**Problem to work on**
Reproduce the span that opens at the line containing "hub_left();" and closes at the line containing "bpy.context.scene.collection.objects.link(empty)", both lines included, without alteration and without any other line.

**Information supplied**

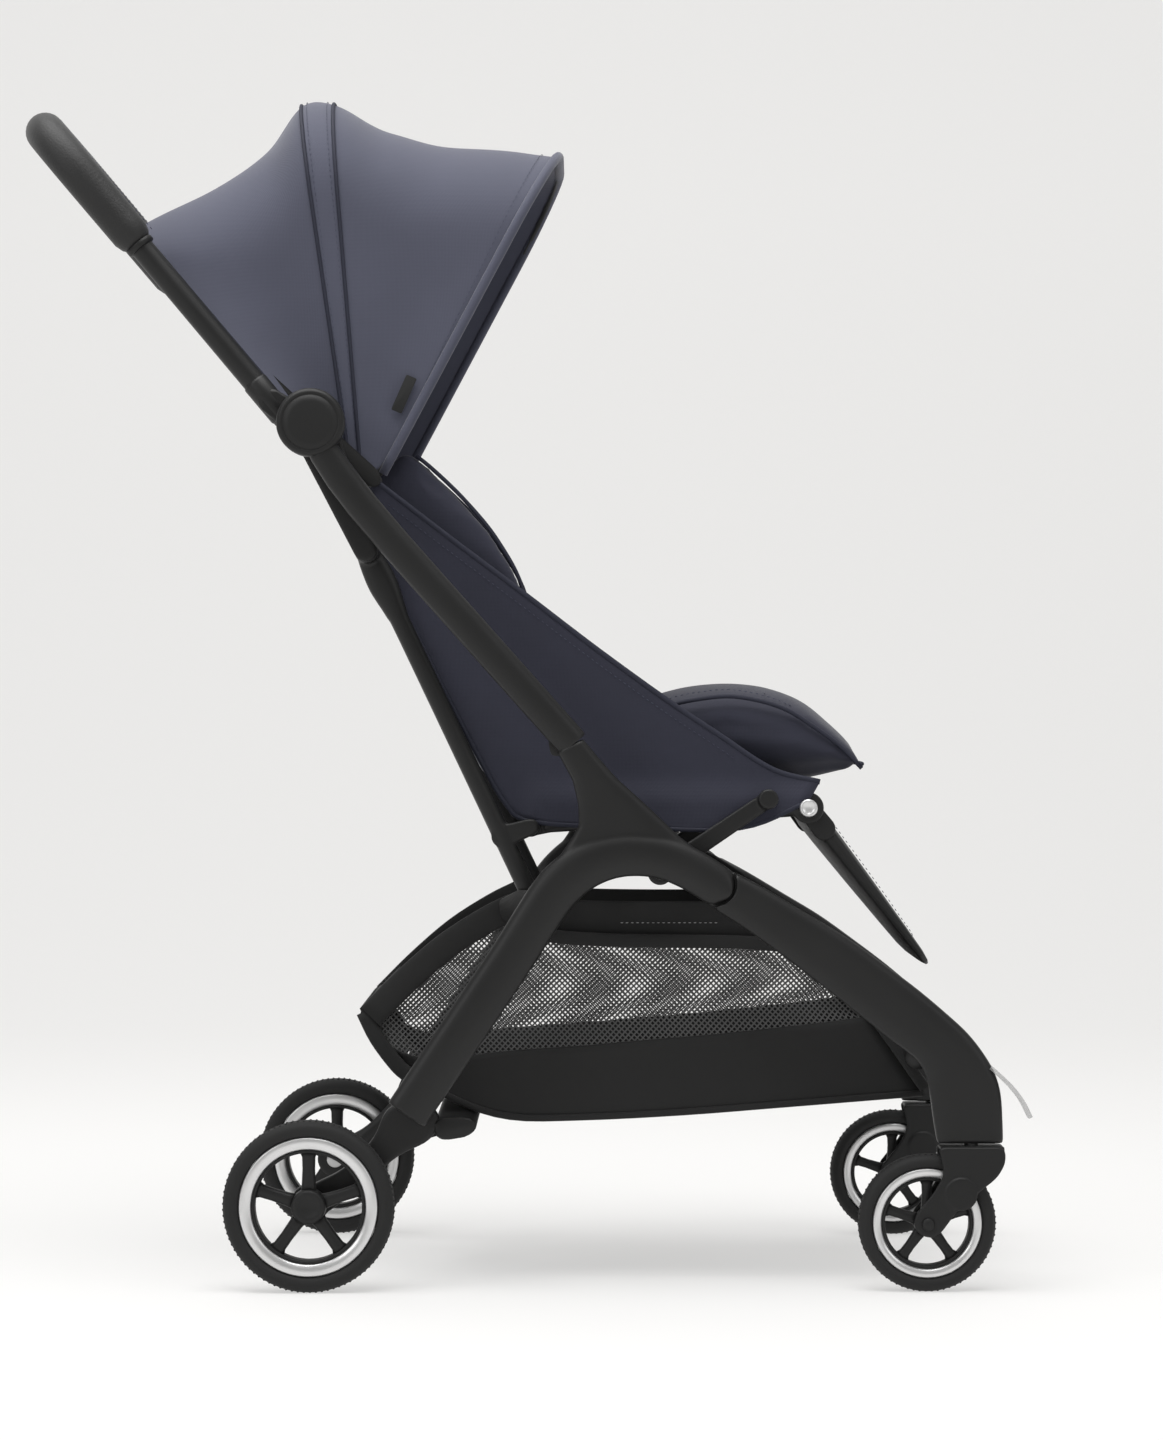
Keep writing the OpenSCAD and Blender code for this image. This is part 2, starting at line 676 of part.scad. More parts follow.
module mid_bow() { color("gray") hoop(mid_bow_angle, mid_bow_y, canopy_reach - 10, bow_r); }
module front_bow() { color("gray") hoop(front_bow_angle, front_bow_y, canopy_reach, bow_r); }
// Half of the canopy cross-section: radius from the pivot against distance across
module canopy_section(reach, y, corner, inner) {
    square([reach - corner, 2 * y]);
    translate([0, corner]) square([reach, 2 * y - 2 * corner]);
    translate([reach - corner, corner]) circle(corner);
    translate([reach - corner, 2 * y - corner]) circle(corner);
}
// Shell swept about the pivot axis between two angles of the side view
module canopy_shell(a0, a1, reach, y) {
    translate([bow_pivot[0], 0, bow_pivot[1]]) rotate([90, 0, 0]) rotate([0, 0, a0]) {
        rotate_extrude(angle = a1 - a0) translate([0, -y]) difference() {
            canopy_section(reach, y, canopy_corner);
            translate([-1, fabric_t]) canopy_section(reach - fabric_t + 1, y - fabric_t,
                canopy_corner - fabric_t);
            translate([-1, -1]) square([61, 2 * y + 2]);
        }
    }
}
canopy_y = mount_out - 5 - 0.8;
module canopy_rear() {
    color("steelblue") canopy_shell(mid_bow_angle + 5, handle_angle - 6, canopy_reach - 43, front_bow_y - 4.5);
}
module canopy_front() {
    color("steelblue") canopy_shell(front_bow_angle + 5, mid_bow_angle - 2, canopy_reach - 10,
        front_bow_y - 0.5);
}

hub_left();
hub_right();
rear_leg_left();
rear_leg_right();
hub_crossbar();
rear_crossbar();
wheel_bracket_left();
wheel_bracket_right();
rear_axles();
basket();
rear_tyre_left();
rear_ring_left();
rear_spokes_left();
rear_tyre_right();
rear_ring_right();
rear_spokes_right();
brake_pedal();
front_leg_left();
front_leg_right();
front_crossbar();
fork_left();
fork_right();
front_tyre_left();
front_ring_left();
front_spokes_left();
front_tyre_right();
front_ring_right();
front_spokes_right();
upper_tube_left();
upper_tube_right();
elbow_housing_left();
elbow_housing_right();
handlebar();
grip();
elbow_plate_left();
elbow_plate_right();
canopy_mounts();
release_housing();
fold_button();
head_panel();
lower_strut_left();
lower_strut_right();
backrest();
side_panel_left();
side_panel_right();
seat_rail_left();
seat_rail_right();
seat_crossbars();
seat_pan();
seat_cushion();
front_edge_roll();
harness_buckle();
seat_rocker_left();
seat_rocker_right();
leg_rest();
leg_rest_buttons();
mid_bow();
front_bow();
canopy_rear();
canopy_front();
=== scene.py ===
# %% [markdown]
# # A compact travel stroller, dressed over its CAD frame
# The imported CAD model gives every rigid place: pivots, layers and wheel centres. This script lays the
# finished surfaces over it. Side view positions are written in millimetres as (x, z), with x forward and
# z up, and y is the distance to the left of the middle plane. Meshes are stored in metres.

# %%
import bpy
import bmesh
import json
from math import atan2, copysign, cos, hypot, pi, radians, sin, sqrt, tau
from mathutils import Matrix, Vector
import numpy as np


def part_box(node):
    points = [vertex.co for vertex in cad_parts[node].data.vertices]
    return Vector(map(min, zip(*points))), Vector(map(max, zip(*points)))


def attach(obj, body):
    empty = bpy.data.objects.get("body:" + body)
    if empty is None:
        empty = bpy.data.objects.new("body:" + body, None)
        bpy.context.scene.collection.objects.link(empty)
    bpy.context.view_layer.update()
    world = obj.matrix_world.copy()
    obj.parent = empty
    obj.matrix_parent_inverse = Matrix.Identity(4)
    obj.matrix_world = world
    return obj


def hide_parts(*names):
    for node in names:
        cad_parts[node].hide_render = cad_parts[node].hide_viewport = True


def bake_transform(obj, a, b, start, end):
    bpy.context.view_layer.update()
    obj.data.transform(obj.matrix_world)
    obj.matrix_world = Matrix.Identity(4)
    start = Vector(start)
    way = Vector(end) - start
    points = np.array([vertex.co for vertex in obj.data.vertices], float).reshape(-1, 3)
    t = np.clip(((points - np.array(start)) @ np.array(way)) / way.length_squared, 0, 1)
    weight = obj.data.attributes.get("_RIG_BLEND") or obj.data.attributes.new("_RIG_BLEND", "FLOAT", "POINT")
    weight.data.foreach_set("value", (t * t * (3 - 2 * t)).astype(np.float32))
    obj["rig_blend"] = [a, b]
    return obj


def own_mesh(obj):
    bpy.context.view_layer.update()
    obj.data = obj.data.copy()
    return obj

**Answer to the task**
hub_left();
hub_right();
rear_leg_left();
rear_leg_right();
hub_crossbar();
rear_crossbar();
wheel_bracket_left();
wheel_bracket_right();
rear_axles();
basket();
rear_tyre_left();
rear_ring_left();
rear_spokes_left();
rear_tyre_right();
rear_ring_right();
rear_spokes_right();
brake_pedal();
front_leg_left();
front_leg_right();
front_crossbar();
fork_left();
fork_right();
front_tyre_left();
front_ring_left();
front_spokes_left();
front_tyre_right();
front_ring_right();
front_spokes_right();
upper_tube_left();
upper_tube_right();
elbow_housing_left();
elbow_housing_right();
handlebar();
grip();
elbow_plate_left();
elbow_plate_right();
canopy_mounts();
release_housing();
fold_button();
head_panel();
lower_strut_left();
lower_strut_right();
backrest();
side_panel_left();
side_panel_right();
seat_rail_left();
seat_rail_right();
seat_crossbars();
seat_pan();
seat_cushion();
front_edge_roll();
harness_buckle();
seat_rocker_left();
seat_rocker_right();
leg_rest();
leg_rest_buttons();
mid_bow();
front_bow();
canopy_rear();
canopy_front();
=== scene.py ===
# %% [markdown]
# # A compact travel stroller, dressed over its CAD frame
# The imported CAD model gives every rigid place: pivots, layers and wheel centres. This script lays the
# finished surfaces over it. Side view positions are written in millimetres as (x, z), with x forward and
# z up, and y is the distance to the left of the middle plane. Meshes are stored in metres.

# %%
import bpy
import bmesh
import json
from math import atan2, copysign, cos, hypot, pi, radians, sin, sqrt, tau
from mathutils import Matrix, Vector
import numpy as np


def part_box(node):
    points = [vertex.co for vertex in cad_parts[node].data.vertices]
    return Vector(map(min, zip(*points))), Vector(map(max, zip(*points)))


def attach(obj, body):
    empty = bpy.data.objects.get("body:" + body)
    if empty is None:
        empty = bpy.data.objects.new("body:" + body, None)
        bpy.context.scene.collection.objects.link(empty)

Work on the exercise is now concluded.